Since it's critical to the craft's airworthiness, the flight control system it will be tested on a much slower and smaller model airplane before use in the missile itself.

Note: for obvious reasons, I will not be releasing full details of the flight control software to anyone except government or military departments from "friendly" countries.

Moving The Control Surfaces
All of this electronics and software is useless without a method of converting the flight computer's clever calculations into movement of the missile's control surfaces.

Like any flying craft, the missile has control surfaces that allow it to be pitched up or down and rolled left or right. The component that turns the output of our flight computer into movement of these control surfaces is a regular model airplane servo.

Well, when I say regular, I mean a *large* model airplane servo. The units used for this project (top) have over 10Kg/cm of torque whereas a regular model (bottom) airplane servo has less than 3 Kg/cm of torque.

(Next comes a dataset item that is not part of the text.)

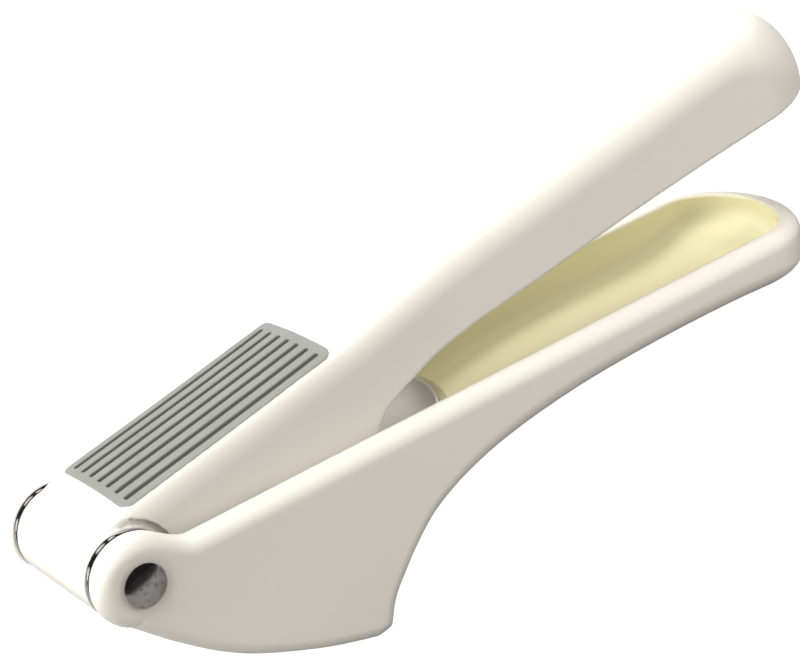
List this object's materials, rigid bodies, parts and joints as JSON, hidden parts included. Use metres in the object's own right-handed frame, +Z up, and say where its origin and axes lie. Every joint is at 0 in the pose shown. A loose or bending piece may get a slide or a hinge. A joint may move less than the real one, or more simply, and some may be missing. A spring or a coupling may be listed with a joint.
{
  "type": "garlic press",
  "caption": "Hand garlic press: a hinged lever drives a plunger into a lift-out steel hopper held by a tray-shaped lower handle.",
  "frame": {"origin": "middle of the small flat on the lower handle's heel, where the press stands on a table", "axes": "+X from the hinge end towards the handles' tails, +Y across the hinge away from the pin's domed head, +Z up from the table"},
  "size_m": [0.1976, 0.0446, 0.0574],
  "materials": {
    "ivory_plastic": "glossy moulded",
    "grey_grip": "soft-touch, grooved",
    "chrome": "polished",
    "stainless": "drawn and polished",
    "acetal": "natural"
  },
  "bodies": {
    "lower": {"lower_body": "ivory_plastic", "hopper_basket": "stainless", "sieve_plate": "stainless", "hinge_pin": "chrome", "hinge_pin_cap": "chrome", "hinge_washer_near": "chrome", "hinge_washer_far": "chrome"},
    "lever": {"upper_handle": "ivory_plastic", "grip_inlay": "grey_grip", "hinge_sleeve": "acetal", "plunger_block": "ivory_plastic", "plunger_plate": "stainless", "plunger_screw_front": "stainless", "plunger_screw_rear": "stainless"}
  },
  "joints": [
    {"name": "handle_hinge", "type": "hinge", "parent": "lower", "child": "lever", "pos_m": [-0.03622, 0, 0.04643], "axis": [0, -1, 0], "range_deg": [-7, 95]}
  ]
}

This extra power is essential because not only is the cruise missile somewhat larger than a regular model airplane, it also flies a lot faster. In fact, two of these heavy-duty servos are used on each control surface for a total torque of 20 Kg/cm.

Fortunately, once the craft has achieved straight and level flight, the magnitude of control inputs required to stabilize and maintain/change course will be minimal -- thus allowing the use of relatively small control throws so as to provide maximum mechanical advantage in the control linkages.

Electrical Power
The entire onboard electronics system will be powered by two 6V sealed lead-acid batteries. Since the flight time is only around 15 minutes and neither the servomotors nor the guidance electronics have very high power consumption, relatively small batteries of just 4-6 ampere-hours can be used without any problems.

If slightly longer range or a few ounces of extra payload were required, the lead-acid batteries could be replaced with nickle metal hydride units.